Gullit, craque do jogo. Foto: Imago.

 

Ao apito do árbitro, o Milan celebrou o triunfo como um título em seu 17º jogo sem perder. Nas arquibancadas do San Paolo, palmas em reconhecimento ao grande jogo e a um adversário que foi superior e demonstrou muita qualidade técnica e tática. Líder com 43 pontos, o Milan só dependia de si para levantar o Scudetto. E conseguiu. Mas o ponto alto foi mesmo aquela vitória histórica no sol de Nápoles, contra o Napoli, Maradona, Careca e sua apaixonada torcida. Um triunfo de um esquadrão que nascia campeão e que iria se consagrar nos anos seguintes como um dos maiores de todos os tempos e ganharia o singelo apelido de The Immortals, alcunha moldada naquele eterno 1º de maio de 1988.

Virdis, Gullit, Colombo e Maldini: Milan era pura festa naquele final de anos 1980.

 

Pós-jogo: o que aconteceu depois?

 

Napoli: a derrota em casa devastou o clube azul, que não conseguiu reverter a desvantagem do rival e acabou com o vice-campeonato. Na rodada seguinte, sem Maradona, o Napoli perdeu para a Fiorentina, fora de casa, por 3 a 2, e encerrou sua participação na Série A com revés em casa para a Sampdoria (2 a 1).

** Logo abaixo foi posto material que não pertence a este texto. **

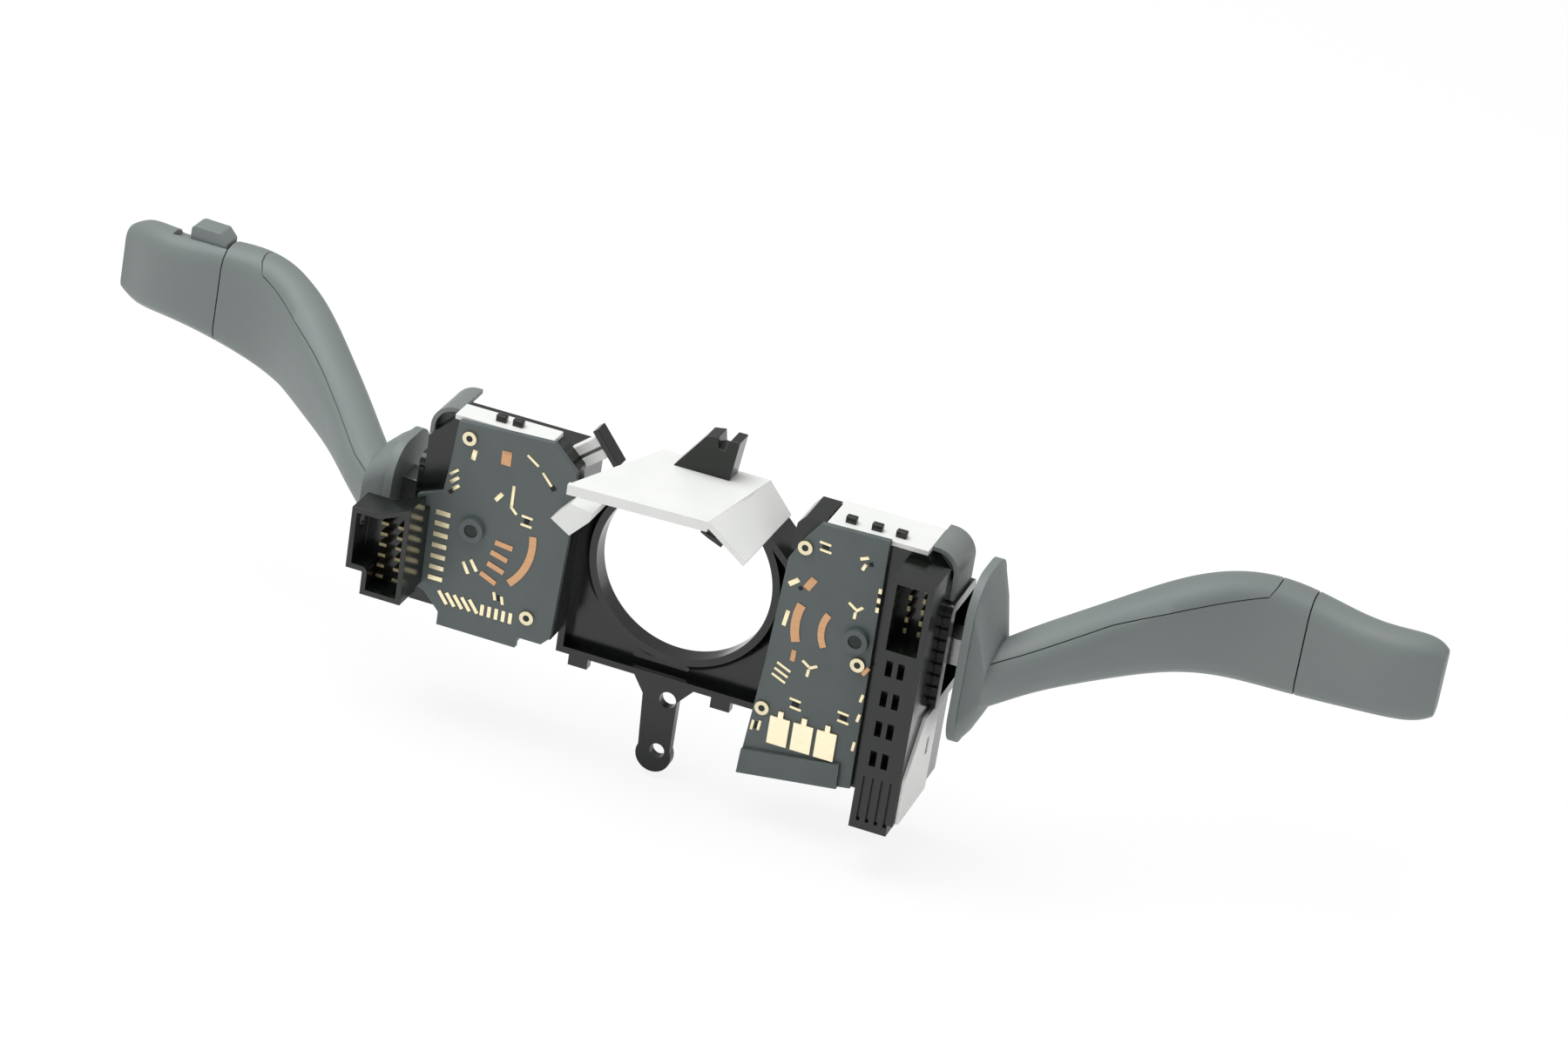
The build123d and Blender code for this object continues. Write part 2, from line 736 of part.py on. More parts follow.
# Left connector: a shroud that opens to the front, with a clip hole in its outer wall.
shroud_wall = 1.6
shroud_left = -91.0
shroud_right = -73.6
shroud_top = 3.0
shroud_bottom = -23.0
shroud_front = -23.0
shroud_back = -12.0
shroud_floor = shroud_back - 2.0
shroud_neck = -79.4
shroud_step = 5.0
shroud_outline = [
    (shroud_left, shroud_bottom + 7),
    (shroud_left + shroud_step, shroud_bottom + 7),
    (shroud_left + shroud_step, shroud_bottom),
    (shroud_right, shroud_bottom),
    (shroud_right, shroud_top + 4),
    (shroud_left + 8, shroud_top),
    (shroud_left, shroud_top),
]
with BuildPart() as left_connector:
    with BuildSketch(across(shroud_back)):
        with BuildLine():
            Polyline(*shroud_outline, close=True)
        make_face()
    extrude(amount=shroud_back - shroud_front)
    with BuildSketch(across(shroud_floor)):
        with BuildLine():
            Polyline(*shroud_outline, close=True)
        make_face()
        offset(amount=-shroud_wall, mode=Mode.REPLACE)
    extrude(amount=shroud_floor - shroud_front, mode=Mode.SUBTRACT)
    with BuildSketch(across(plate_front)):
        with Locations(((shroud_right + shroud_neck) / 2, (shroud_top + shroud_bottom) / 2)):
            Rectangle(shroud_right - shroud_neck, shroud_top - shroud_bottom - 2)
    extrude(amount=plate_front - shroud_back)
    with BuildSketch(Plane.YZ.offset(shroud_left)):
        with Locations((shroud_front + 5, shroud_top - 6)):
            Rectangle(3.4, 4.0)
    extrude(amount=shroud_wall, mode=Mode.SUBTRACT)
left_connector.part.label = "left_connector"
export_step(left_connector.part, "parts/left_connector.step")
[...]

Os napolitanos, porém, conseguiram a desforra contra o Milan meses depois, de novo pelo Campeonato Italiano e de novo em San Paolo: vitória por 4 a 1, com dois gols de Careca, um de Maradona e um de Francini, outro jogo eterno que você pode ler mais clicando aqui.

Milan: mesmo com dois empates nas rodadas seguintes (0 a 0 com a Juventus e 1 a 1 diante do Como), o Milan levantou o Scudetto graças aos tropeços do rival e, claro, a vitória em San Paolo. A equipe rossonera terminou com três pontos de vantagem (45) sobre os azuis (42), com 17 vitórias, 11 empates, duas derrotas, 43 gols marcados e apenas 14 gols sofridos em 30 jogos, acumulando 19 jogos seguidos sem perder. O título deu ao Milan a vaga na Liga dos Campeões da UEFA da temporada seguinte e o clube iniciou sua dinastia com os títulos de 1989 e 1990, além dos títulos Mundiais dos mesmos anos, das Supercopas da UEFA de 1989 e 1990 e da Supercopa da Itália de 1988. Leia mais clicando aqui!

O fantástico Milan de Sacchi na final da Liga de 1988-1989. Em pé: Paolo Maldini, Marco van Basten, Ruud Gullit, Carlo Ancelotti, Frank Rijkaard e G. Galli. Agachados: Franco Baresi, Roberto Donadoni, Alessandro Costacurta, Angelo Colombo e Mauro Tassotti.